> [SET EXERCISE]: Reproduce the following material exactly, including every line.

>> start DATA LINES

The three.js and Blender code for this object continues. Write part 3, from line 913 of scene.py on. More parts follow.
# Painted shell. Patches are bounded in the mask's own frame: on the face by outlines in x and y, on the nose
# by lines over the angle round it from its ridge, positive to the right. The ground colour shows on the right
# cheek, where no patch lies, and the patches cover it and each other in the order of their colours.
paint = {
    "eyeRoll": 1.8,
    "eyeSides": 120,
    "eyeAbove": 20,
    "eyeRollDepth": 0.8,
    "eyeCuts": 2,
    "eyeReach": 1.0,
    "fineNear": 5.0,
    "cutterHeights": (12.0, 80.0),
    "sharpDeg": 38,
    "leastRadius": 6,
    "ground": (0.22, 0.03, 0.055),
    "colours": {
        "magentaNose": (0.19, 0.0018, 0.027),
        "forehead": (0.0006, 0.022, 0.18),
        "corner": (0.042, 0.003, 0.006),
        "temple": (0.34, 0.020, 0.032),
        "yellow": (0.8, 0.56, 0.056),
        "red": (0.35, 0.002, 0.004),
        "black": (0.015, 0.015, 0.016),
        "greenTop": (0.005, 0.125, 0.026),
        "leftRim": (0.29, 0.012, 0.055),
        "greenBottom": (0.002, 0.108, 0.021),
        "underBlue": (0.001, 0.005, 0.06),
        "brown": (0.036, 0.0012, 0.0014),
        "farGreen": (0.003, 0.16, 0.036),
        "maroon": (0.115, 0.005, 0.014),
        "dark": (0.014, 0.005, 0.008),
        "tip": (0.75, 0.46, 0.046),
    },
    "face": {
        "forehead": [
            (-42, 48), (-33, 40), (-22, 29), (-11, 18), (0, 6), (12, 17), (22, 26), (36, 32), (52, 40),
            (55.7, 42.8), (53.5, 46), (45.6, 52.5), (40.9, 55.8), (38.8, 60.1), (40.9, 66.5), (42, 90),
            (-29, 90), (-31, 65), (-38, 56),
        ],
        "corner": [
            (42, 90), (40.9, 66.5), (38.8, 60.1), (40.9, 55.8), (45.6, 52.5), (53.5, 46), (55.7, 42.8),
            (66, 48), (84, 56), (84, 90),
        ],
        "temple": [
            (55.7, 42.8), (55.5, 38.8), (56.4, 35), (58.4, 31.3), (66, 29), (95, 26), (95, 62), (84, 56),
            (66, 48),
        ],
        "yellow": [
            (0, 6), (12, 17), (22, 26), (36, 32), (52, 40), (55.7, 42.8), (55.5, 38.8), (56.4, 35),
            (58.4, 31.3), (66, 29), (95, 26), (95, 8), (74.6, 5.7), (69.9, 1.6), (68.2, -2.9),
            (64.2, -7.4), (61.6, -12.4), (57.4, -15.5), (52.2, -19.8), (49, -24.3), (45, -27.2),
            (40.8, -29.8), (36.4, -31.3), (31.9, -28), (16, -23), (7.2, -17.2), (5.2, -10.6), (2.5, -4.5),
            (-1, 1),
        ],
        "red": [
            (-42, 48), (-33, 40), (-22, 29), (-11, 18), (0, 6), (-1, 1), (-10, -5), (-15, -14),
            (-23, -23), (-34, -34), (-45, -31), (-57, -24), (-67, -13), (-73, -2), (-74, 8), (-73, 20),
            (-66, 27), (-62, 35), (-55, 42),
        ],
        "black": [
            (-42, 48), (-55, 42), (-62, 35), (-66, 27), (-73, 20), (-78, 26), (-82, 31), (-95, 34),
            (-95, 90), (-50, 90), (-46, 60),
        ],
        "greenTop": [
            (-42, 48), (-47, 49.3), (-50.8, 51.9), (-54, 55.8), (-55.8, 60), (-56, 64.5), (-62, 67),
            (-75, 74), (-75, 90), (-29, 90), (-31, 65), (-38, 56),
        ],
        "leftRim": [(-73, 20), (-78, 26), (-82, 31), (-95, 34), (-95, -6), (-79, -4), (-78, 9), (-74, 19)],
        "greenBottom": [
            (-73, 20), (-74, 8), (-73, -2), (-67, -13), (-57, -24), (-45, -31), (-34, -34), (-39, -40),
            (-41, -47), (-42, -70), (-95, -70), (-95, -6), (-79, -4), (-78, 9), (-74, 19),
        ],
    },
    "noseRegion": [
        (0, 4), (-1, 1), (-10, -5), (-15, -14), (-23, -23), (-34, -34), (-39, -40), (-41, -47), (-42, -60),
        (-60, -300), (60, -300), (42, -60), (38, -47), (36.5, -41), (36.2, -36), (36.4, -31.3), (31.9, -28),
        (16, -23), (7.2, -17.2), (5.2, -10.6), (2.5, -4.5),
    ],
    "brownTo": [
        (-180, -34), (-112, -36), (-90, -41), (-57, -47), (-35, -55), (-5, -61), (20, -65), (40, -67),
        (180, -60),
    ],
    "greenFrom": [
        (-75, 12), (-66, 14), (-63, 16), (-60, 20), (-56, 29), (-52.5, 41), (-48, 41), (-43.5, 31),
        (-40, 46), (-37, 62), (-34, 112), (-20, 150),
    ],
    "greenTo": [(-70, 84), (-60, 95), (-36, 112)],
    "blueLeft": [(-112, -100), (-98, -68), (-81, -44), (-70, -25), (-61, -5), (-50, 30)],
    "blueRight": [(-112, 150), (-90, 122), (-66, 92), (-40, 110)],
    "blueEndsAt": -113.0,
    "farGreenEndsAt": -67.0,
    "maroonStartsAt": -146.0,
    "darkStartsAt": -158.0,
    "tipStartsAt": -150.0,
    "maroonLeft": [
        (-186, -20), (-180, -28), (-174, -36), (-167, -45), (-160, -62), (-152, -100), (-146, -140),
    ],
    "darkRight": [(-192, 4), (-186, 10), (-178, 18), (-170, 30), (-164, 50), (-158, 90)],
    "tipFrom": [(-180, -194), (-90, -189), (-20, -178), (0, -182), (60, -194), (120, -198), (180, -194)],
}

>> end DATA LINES

> [TASK ANSWER]:
The three.js and Blender code for this object continues. Write part 3, from line 913 of scene.py on. More parts follow.
# Painted shell. Patches are bounded in the mask's own frame: on the face by outlines in x and y, on the nose
# by lines over the angle round it from its ridge, positive to the right. The ground colour shows on the right
# cheek, where no patch lies, and the patches cover it and each other in the order of their colours.
paint = {
    "eyeRoll": 1.8,
    "eyeSides": 120,
    "eyeAbove": 20,
    "eyeRollDepth": 0.8,
    "eyeCuts": 2,
    "eyeReach": 1.0,
    "fineNear": 5.0,
    "cutterHeights": (12.0, 80.0),
    "sharpDeg": 38,
    "leastRadius": 6,
    "ground": (0.22, 0.03, 0.055),
    "colours": {
        "magentaNose": (0.19, 0.0018, 0.027),
        "forehead": (0.0006, 0.022, 0.18),
        "corner": (0.042, 0.003, 0.006),
        "temple": (0.34, 0.020, 0.032),
        "yellow": (0.8, 0.56, 0.056),
        "red": (0.35, 0.002, 0.004),
        "black": (0.015, 0.015, 0.016),
        "greenTop": (0.005, 0.125, 0.026),
        "leftRim": (0.29, 0.012, 0.055),
        "greenBottom": (0.002, 0.108, 0.021),
        "underBlue": (0.001, 0.005, 0.06),
        "brown": (0.036, 0.0012, 0.0014),
        "farGreen": (0.003, 0.16, 0.036),
        "maroon": (0.115, 0.005, 0.014),
        "dark": (0.014, 0.005, 0.008),
        "tip": (0.75, 0.46, 0.046),
    },
    "face": {
        "forehead": [
            (-42, 48), (-33, 40), (-22, 29), (-11, 18), (0, 6), (12, 17), (22, 26), (36, 32), (52, 40),
            (55.7, 42.8), (53.5, 46), (45.6, 52.5), (40.9, 55.8), (38.8, 60.1), (40.9, 66.5), (42, 90),
            (-29, 90), (-31, 65), (-38, 56),
        ],
        "corner": [
            (42, 90), (40.9, 66.5), (38.8, 60.1), (40.9, 55.8), (45.6, 52.5), (53.5, 46), (55.7, 42.8),
            (66, 48), (84, 56), (84, 90),
        ],
        "temple": [
            (55.7, 42.8), (55.5, 38.8), (56.4, 35), (58.4, 31.3), (66, 29), (95, 26), (95, 62), (84, 56),
            (66, 48),
        ],
        "yellow": [
            (0, 6), (12, 17), (22, 26), (36, 32), (52, 40), (55.7, 42.8), (55.5, 38.8), (56.4, 35),
            (58.4, 31.3), (66, 29), (95, 26), (95, 8), (74.6, 5.7), (69.9, 1.6), (68.2, -2.9),
            (64.2, -7.4), (61.6, -12.4), (57.4, -15.5), (52.2, -19.8), (49, -24.3), (45, -27.2),
            (40.8, -29.8), (36.4, -31.3), (31.9, -28), (16, -23), (7.2, -17.2), (5.2, -10.6), (2.5, -4.5),
            (-1, 1),
        ],
        "red": [
            (-42, 48), (-33, 40), (-22, 29), (-11, 18), (0, 6), (-1, 1), (-10, -5), (-15, -14),
            (-23, -23), (-34, -34), (-45, -31), (-57, -24), (-67, -13), (-73, -2), (-74, 8), (-73, 20),
            (-66, 27), (-62, 35), (-55, 42),
        ],
        "black": [
            (-42, 48), (-55, 42), (-62, 35), (-66, 27), (-73, 20), (-78, 26), (-82, 31), (-95, 34),
            (-95, 90), (-50, 90), (-46, 60),
        ],
        "greenTop": [
            (-42, 48), (-47, 49.3), (-50.8, 51.9), (-54, 55.8), (-55.8, 60), (-56, 64.5), (-62, 67),
            (-75, 74), (-75, 90), (-29, 90), (-31, 65), (-38, 56),
        ],
        "leftRim": [(-73, 20), (-78, 26), (-82, 31), (-95, 34), (-95, -6), (-79, -4), (-78, 9), (-74, 19)],
        "greenBottom": [
            (-73, 20), (-74, 8), (-73, -2), (-67, -13), (-57, -24), (-45, -31), (-34, -34), (-39, -40),
            (-41, -47), (-42, -70), (-95, -70), (-95, -6), (-79, -4), (-78, 9), (-74, 19),
        ],
    },
    "noseRegion": [
        (0, 4), (-1, 1), (-10, -5), (-15, -14), (-23, -23), (-34, -34), (-39, -40), (-41, -47), (-42, -60),
        (-60, -300), (60, -300), (42, -60), (38, -47), (36.5, -41), (36.2, -36), (36.4, -31.3), (31.9, -28),
        (16, -23), (7.2, -17.2), (5.2, -10.6), (2.5, -4.5),
    ],
    "brownTo": [
        (-180, -34), (-112, -36), (-90, -41), (-57, -47), (-35, -55), (-5, -61), (20, -65), (40, -67),
        (180, -60),
    ],
    "greenFrom": [
        (-75, 12), (-66, 14), (-63, 16), (-60, 20), (-56, 29), (-52.5, 41), (-48, 41), (-43.5, 31),
        (-40, 46), (-37, 62), (-34, 112), (-20, 150),
    ],
    "greenTo": [(-70, 84), (-60, 95), (-36, 112)],
    "blueLeft": [(-112, -100), (-98, -68), (-81, -44), (-70, -25), (-61, -5), (-50, 30)],
    "blueRight": [(-112, 150), (-90, 122), (-66, 92), (-40, 110)],
    "blueEndsAt": -113.0,
    "farGreenEndsAt": -67.0,
    "maroonStartsAt": -146.0,
    "darkStartsAt": -158.0,
    "tipStartsAt": -150.0,
    "maroonLeft": [
        (-186, -20), (-180, -28), (-174, -36), (-167, -45), (-160, -62), (-152, -100), (-146, -140),
    ],
    "darkRight": [(-192, 4), (-186, 10), (-178, 18), (-170, 30), (-164, 50), (-158, 90)],
    "tipFrom": [(-180, -194), (-90, -189), (-20, -178), (0, -182), (60, -194), (120, -198), (180, -194)],
}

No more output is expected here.